Mr Zé does very long introductions - often longer than the songs - and he does not really speak English, so they can seem even longer.

The "clee-max" to the show is a song which involves Mr Zé and one of his sidekicks donning protective gear (rubber jackets, glasses gloves and, especially, hard hats) and hitting each other over the head (but in time) with hammers. And tearing up newspapers in time, too.

And he has a tendency to stick things down his trousers in a faux-phallic way.

Still, I'm intrigued enough to want to get some of his records. So that's all right.

A very strong sense of there being two completely different audiences - the Tortoise audience, waiting for ... something ... and intermittently getting it, and the Tom Zé audience, mostly Brazilian, hanging on his every word (since they speak Portugese) and probably wondering who that band are.

I do leave wanting to make music - that's my best response to a concert these days.

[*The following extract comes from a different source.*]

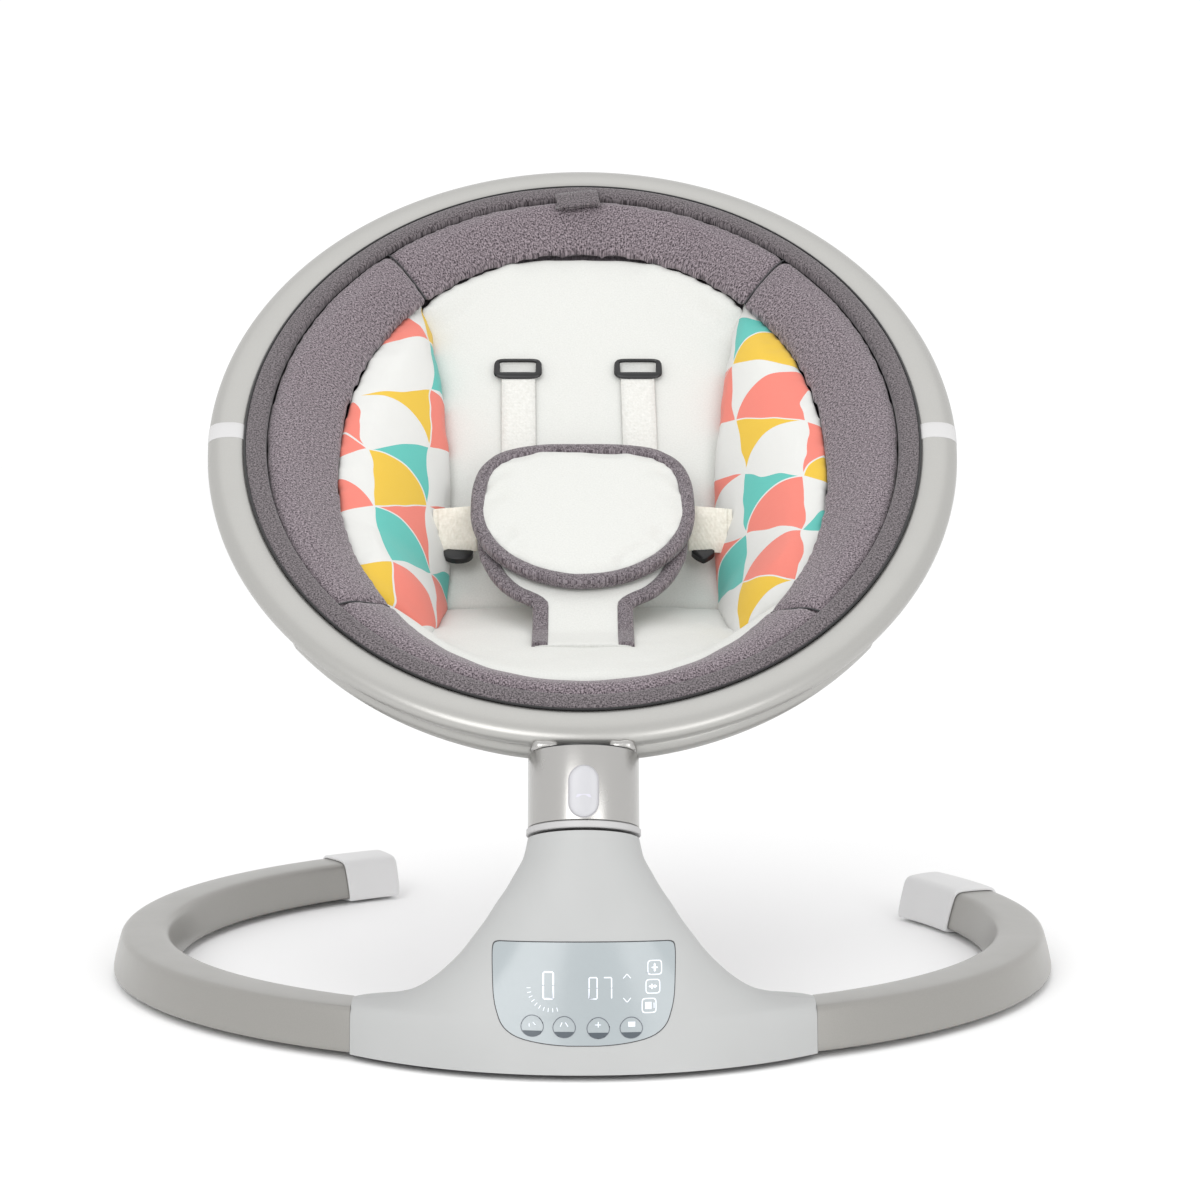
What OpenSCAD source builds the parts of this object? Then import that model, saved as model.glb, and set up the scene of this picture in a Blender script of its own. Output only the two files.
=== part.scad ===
// Electric baby swing on a C-shaped floor base.
// A leaning turret in the hub turns a lift-off seat: an oval tube ring with a padded fabric bucket.
// Frame: X to the right of the seat, Y from the front to the head end, Z up, floor at z = 0. Millimetres.

/* [Base] */
// Width of the C-shaped base tube over its outer bottom edge
base_width = 670; // [500:1:900]
// Depth of the ellipse that the C-shaped tube follows
base_depth = 600; // [450:1:800]
// Width of the base tube at its bottom
tube_foot = 46; // [30:1:70]
// Underside of the base tube above the floor
tube_lift = 4; // [2:0.5:8]
// Height of the base tube
tube_height = 28; // [18:1:40]
// Half width of the hub where it meets the base tubes
hub_half = 145; // [110:1:190]
// Angle past the X axis at which the right arm ends
right_end = 33; // [20:1:60]
// Angle past the X axis at which the left arm ends
left_end = 60; // [20:1:70]
// Wall of the hub shells
hub_wall = 2.5; // [2:0.1:4]

/* [Turret] */
// Backward lean of the turret axis
lean = 20; // [0:1:30]
// Radius of the neck and of the hub's top
neck_r = 35; // [25:0.5:45]
// Height of the silver neck sleeve's top above the hub
neck_top = 53; // [45:1:80]
// Radius of the swing spindle
spindle_r = 7.5; // [5:0.5:12]
// Travel of the release button
button_travel = 3.5; // [2:0.5:5]

/* [Seat ring] */
// Tilt of the seat ring, head end up
ring_tilt = 36; // [20:1:50]
// Half width of the ring along its tube's centre
ring_a = 255.2; // [200:1:300]
// Half length of the ring along its tube's centre
ring_b = 320; // [240:1:360]
// Half width of the flat oval tube, in the ring's plane
oval_w = 14; // [10:0.5:22]
// Half thickness of the flat oval tube
oval_t = 7.5; // [5:0.5:14]
// Wall of the ring tube
ring_wall = 1.6; // [1:0.1:3]

/* [Seat] */
// Depth of the crease between seat and back below the ring's plane
crease_n = 109; // [80:1:130]
// Thickness of the seat and back panels
panel_t = 14; // [8:1:20]
// Width of the harness webbing
webbing = 27; // [20:1:38]

/* [Hidden] */
BA = base_width / 2;
BB = base_depth / 2;
P0 = [0, -238, 133];           // where the turret axis leaves the hub
RC = [0, 40, 387];             // centre of the seat ring
y_mid = 0;                     // shift that centres the whole part on Y
IA = 176.5; IB = 254; IS = -4.4; IM = 2.1; IN = -22;   // inner edge of the grey pads
eps = 0.05;

// ---- helpers ----
function sp(c, m) = sign(c) * pow(abs(c), 2 / m);
function lerp(a, b, t) = a + (b - a) * t;
function rev(v) = [for (i = [len(v) - 1 : -1 : 0]) v[i]];
function unit(v) = v / norm(v);
function mirx(rows, sx) = [for (r = rows) [for (p = r) [sx * p[0], p[1], p[2]]]];
function loop(a, b, m, s0, n, N) =
  [for (i = [0 : N - 1]) let (t = 360 * i / N) [a * sp(cos(t), m), s0 + b * sp(sin(t), m), n]];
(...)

As we are leaving, Tim Gane and (allegedly, but we don't see her) Læticia Sadier from Stereolab are spinning discs. Playing as we pass is an instrumental version of Brel's Les F... ("un opera comique!"), which actually sounds like the real instrumental track with the vocals left off (they don't quite marry up on Brel's version to be honest). I'm not sure I really go for this celebrity DJ thing - what is the point of standing around gaping at musicians playing records they quite like? Unless they go for the proper experience - I suggest there be one of those old hi-fi-in-a-sideboard affairs from the 60s at one side of the stage, a sofa at the other, and the DJ actually has to get up and walk across the stage to change the record, possibly muttering things like - "I love this one it's really good!" or "No, wait a minute, I wasn't going to play this one, it's crap!" and moving the needle to a different track. Singing along loudly and out of tune, going "Nur nur nur" because although you think you can remember the lyrics, you can't actually.

Perhaps a lampstand, as well. And a coffee table.